David, 35, is a freight forwarder from Berlin. He would be pleased “if Will wins the election,” because “now the resistance has to be organized.” He was particularly moved by the exploding social divide. “It is quite clear that it currently amounts to a materially total division of society. Many workers are now becoming poorer as a result of the war and inflation. That can’t go on like this.”
He also welcomed Will’s international focus in the campaign. “If we organize and network only nationally, capital, which roams internationally, can play us off against each other. I, for one, am happy to help when it comes to uniting workers internationally. The best support is when we ourselves build something substantial here. We also have to be active here in Germany and Europe.”

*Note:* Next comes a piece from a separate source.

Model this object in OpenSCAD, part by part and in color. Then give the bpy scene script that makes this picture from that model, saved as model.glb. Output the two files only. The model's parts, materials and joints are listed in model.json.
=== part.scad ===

Frank is involved in the Nursing Action Committee as a nurse and is following Will’s campaign with great interest. “It is to be hoped that he will gain support. It would also have enormously positive effects for Germany if he succeeds against the union bureaucracy in the US. Then it would be clear here that even the most entrenched structures and seemingly eternal conditions can be broken.”
The problems here were the same as in the US and ultimately in all countries, Frank said. “The unions pursue their own interests. The individual officials are sitting on cosy positions to which they are attached.” The corrupt conditions Will Lehman brings up at the UAW are no different at Verdi, the union that exerts its control over elder care and nursing here, he said. “Employers invite unions to negotiate in expensive hotels, union officials sit on company supervisory boards, probably also have stock in the companies for which they have union responsibility. That’s where it comes to you scratch my back and I’ll scratch yours.”
Therefore, he said, now was the time to “organize independently and internationally. Will is leading the way on that.”